Dados Bibliográficos

AUTOR(ES) Federico Brandmayr
AFILIAÇÃO(ÕES) University of Cambridge, Cambridge, UK
ANO 2021
TIPO Artigo
PERIÓDICO European Journal of Social Theory
ISSN 1368-4310
E-ISSN 1461-7137
EDITORA Sage Publications Ltd
DOI 10.1177/1368431021990965
CITAÇÕES 3
ADICIONADO EM 2025-08-18

Resumo

The social sciences are predominantly seen by their practitioners as critical endeavours, which should inform criticism of harmful institutions, beliefs and practices. Accordingly, political attacks on the social sciences are often interpreted as revealing an unwillingness to accept criticism and an acquiescence with the status quo.
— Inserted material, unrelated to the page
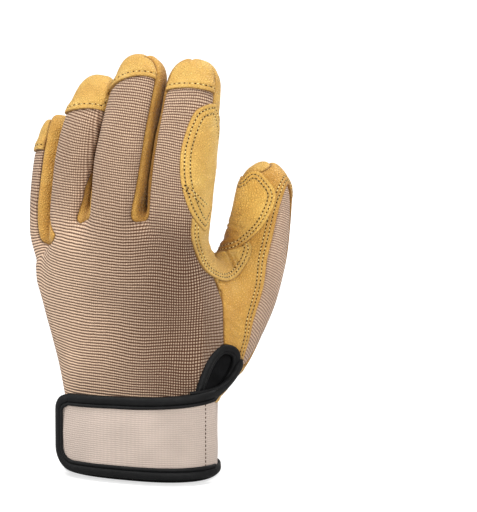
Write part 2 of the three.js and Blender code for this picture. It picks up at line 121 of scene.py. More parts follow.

But this dominant view of the political implications of social scientific knowledge misses the fact that people can also be outraged by what they see as its apologetic potential, namely that it provides excuses or justifications for people doing bad things, preventing them from being rightfully blamed and punished. This introduction to the special issue sketches the long history of debates about the exculpatory and justificatory consequences of social science and lays the foundations for a theory of social scientific apologia by examining three main aspects: what social and cognitive processes motivate this type of accusation, how social theorists respond to it and whether different contexts of circulation of ideas affect how these controversies unfold.